<<<<
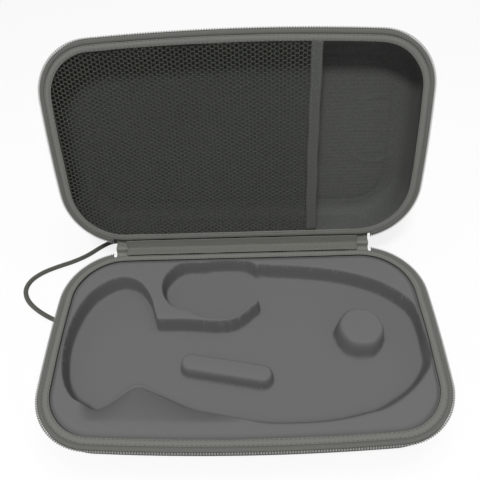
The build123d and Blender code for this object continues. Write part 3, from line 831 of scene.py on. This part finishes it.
>>>>
<<<<
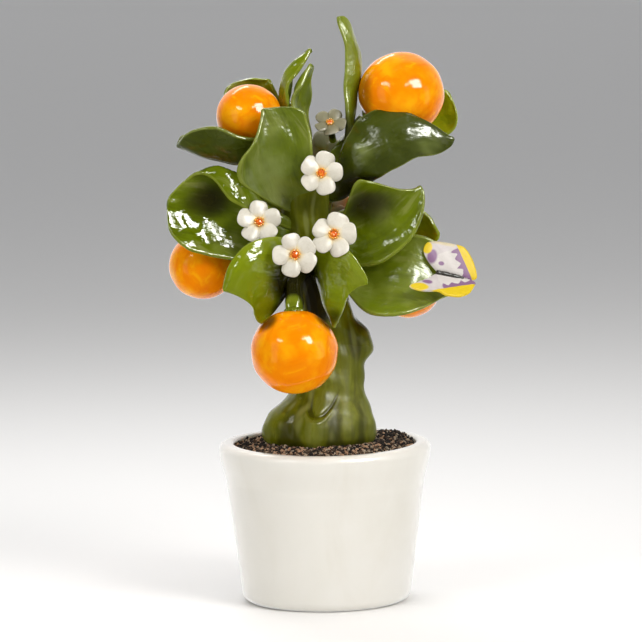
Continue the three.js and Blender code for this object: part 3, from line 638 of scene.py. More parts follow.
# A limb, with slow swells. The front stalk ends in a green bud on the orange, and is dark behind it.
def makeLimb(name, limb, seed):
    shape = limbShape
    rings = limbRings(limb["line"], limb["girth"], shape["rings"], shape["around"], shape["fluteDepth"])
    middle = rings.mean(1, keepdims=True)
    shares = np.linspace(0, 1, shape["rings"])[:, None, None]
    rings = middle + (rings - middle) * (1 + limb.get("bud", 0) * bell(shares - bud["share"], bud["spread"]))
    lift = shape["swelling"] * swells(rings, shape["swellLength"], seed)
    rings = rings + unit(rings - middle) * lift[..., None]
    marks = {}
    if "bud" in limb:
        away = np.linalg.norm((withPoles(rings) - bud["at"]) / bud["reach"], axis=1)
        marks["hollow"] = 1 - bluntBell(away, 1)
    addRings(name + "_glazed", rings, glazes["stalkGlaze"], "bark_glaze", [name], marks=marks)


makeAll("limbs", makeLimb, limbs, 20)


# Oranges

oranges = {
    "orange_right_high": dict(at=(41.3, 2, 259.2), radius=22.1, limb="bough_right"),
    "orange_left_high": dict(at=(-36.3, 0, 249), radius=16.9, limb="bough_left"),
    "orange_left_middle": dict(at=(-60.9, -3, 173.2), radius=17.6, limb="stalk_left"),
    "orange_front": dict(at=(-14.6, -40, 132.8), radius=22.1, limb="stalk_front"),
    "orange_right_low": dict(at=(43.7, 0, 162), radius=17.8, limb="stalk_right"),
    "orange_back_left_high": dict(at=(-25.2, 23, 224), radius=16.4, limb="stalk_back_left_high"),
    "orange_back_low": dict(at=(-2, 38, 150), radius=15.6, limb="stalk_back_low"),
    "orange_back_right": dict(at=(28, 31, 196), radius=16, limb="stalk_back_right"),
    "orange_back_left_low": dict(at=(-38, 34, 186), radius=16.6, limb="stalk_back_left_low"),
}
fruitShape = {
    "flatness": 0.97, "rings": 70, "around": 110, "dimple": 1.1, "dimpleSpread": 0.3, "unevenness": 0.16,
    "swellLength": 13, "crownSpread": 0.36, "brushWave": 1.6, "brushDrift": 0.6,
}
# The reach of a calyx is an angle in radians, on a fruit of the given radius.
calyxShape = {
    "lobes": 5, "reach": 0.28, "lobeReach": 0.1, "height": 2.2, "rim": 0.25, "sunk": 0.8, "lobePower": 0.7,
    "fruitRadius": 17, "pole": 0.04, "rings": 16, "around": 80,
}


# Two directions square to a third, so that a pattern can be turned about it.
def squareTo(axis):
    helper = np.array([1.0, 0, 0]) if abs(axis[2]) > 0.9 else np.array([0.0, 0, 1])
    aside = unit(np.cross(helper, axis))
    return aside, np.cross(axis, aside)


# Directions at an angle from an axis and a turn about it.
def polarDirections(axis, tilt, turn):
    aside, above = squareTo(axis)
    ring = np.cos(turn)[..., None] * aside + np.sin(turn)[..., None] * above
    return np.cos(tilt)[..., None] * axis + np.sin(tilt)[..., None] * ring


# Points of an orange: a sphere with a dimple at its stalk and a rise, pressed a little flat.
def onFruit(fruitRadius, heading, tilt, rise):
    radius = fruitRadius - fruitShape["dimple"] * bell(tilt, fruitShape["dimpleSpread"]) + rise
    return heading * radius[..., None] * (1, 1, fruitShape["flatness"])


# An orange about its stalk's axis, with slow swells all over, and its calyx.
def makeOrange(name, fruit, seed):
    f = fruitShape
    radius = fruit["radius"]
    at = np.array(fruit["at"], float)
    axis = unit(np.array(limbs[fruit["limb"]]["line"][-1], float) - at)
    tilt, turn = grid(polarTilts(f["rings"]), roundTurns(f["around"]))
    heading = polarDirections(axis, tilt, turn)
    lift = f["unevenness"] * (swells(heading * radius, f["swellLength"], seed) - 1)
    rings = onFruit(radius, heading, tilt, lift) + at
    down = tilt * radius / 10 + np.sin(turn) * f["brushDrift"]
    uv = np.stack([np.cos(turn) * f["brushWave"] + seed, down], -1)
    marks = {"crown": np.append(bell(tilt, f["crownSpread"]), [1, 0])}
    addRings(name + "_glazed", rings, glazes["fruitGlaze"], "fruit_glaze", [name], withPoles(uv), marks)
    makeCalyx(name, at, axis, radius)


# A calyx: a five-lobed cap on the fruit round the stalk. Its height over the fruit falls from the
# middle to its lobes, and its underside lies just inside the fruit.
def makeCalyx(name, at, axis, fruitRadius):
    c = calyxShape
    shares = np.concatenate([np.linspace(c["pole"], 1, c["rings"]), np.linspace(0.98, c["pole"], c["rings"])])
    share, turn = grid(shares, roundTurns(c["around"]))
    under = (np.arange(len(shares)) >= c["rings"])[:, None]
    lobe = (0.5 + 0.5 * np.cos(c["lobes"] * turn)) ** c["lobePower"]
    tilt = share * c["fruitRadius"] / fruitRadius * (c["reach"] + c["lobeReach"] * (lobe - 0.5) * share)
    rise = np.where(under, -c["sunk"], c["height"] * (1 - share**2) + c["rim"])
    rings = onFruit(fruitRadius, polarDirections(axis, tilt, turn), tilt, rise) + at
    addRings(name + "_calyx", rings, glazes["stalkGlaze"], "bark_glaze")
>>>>
● **PROBLEM DESCRIPTION**: Gather up every line from the listing above in which the word "scene" occurs.

● **SOLUTION TO THIS TASK**:
The build123d and Blender code for this object continues. Write part 3, from line 831 of scene.py on. This part finishes it.
Continue the three.js and Blender code for this object: part 3, from line 638 of scene.py. More parts follow.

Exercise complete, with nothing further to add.